Ответ на последний вопрос: да. Это сделано и повсеместно делается ныне многими расцветающими и увядающими дарованиями. Начать с того, что само число «трудных» рукописей, предлагаемых сегодня издателям, показывает, что трудность эта не такая уж трудная. За всем этим кроется не столько коварство, сколько роман простака с понятием трудности, которая стала новой ортодоксальностью, а заодно и ходким товаром. Истина заключается прежде всего в том, что никакой трудности на самом деле не было. Ибо манера, которую избрал каждый из великолепной шестерки, не казалась трудной, по крайней мере, им самим и — поскольку они не были в полной изоляции — некоторым из их современников. Никто в здравом уме не возьмется писать то, что трудно понять, особенно неизвестный автор. Причина, по которой каждый из них продолжал в своем духе, была в осознанной или интуитивно угаданной необходимости вырваться из ограничивающих условностей современной прозы. Фактически то, что читателем, который довольствуется существующими условностями, было объявлено трудностью, означало для каждого из шестерых высвобождение их естества и, несомненно, рассматривалось ими как средство достижения большей ясности.
Если они не чувствовали этой трудности, то и мы не должны; иначе время, отделяющее нас от них, было потрачено впустую. Стилистические приемы, изобретенные этими шестью, позволили им выразить сложности человеческой души, для чего их родной девятнадцатый век, по-видимому, не имел ни средств, ни, что более вероятно, желания. Однако это явилось не заменой одного способа повествования другим, а дополнением или, точнее, развитием и врастанием романа девятнадцатого века в век двадцатый — процесс совершенно логический, органичный, не говоря уж о его терапевтйчности.
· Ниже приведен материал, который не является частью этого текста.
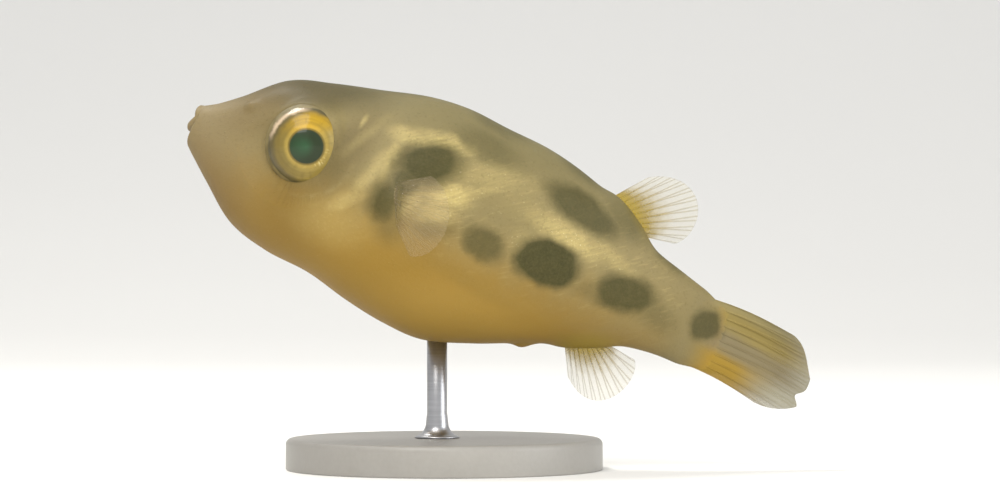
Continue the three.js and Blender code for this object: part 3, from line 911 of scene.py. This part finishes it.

Так что все, что требуется от нас,— это принять стилистическую инициативу шести за норму и признак зрелости, а не за отклонение от старого доброго удобно-линейного, вызывающего доверие романа воспитания,— поскольку человек не хозяин ни своего прошлого, ни настоящего, ни тем более своей судьбы.
Если мы примем способ, которым действовали вышеупомянутые шесть авторов, за норму (то есть способ их мышления, если не манеру поведения их героев, хотя неплохо бы принять и то и другое), мы немедленно получим как минимум два преимущества. Во-первых, это избавит нас от выискивания трудности и тем более не даст прельститься ею как необходимой предпосылкой великого современного произведения, поскольку сложность человеческой души, так же, как и выражение этой сложности, имеет естественные пределы, за которыми простирается либо безумие, либо претенциозность — то есть за которыми это выражение становится нечленораздельным. Во-вторых, это может избавить нас от потребления в больших количествах имеющейся продукции, интеллектуально и стилистически' не затронутой достижениями модернистов. Короче, приняв эту норму, мы в наших литературных оценках будем исходить из минимальных требований уплотнения и сжатия модернистских приемов, а не их разжижения. Ибо именно так развивается культура в целом и литература в частности. Если вам нужна иллюстрация, подумайте об эволюции греческой драмы в Александрийскую пастораль. Или подумайте — ибо это великие дни южноафриканской литературы — о Дж. М. Кутзее, одном из немногих, если не единственном прозаике, пишущем по-английски, который целиком воспринял Беккета. Кроме него, кроме Томаса Бернхарда и горстки писателей новой волны, к норме — то есть к большой литературе нашего столетия — все относились как к аномалии, и сегодня мы обсуждаем последствия.
Мы не можем своим желанием вызвать большую литературу к жизни, но трудно не отвернуться с отвращением от склизкой грязцы посредственности. Это трюизм, что без последней мы не получим первой, и этот трюизм, поддерживающий рынок на плаву, представляет собой оправдание среднего автора на Страшном суде. Однако пропорция, которая придает этому трюизму убедительность, по-видимому, давно уже нарушена, что явствует из посмертного восхваления всех подряд посредственностей и списания со счетов провозглашенных трудными модернистов (чья трудность, впрочем, на руку академическим толкователям). Я никак не могу взять в толк, почему столько писателей (возможно, кроме русских, ибо они на полвека были отрезаны от хода современной литературы) могут продолжать писать, как если бы Пруст, Кафка, Музиль, Фолкнер и Беккет никогда не существовали. Потому что они были в меньшинстве?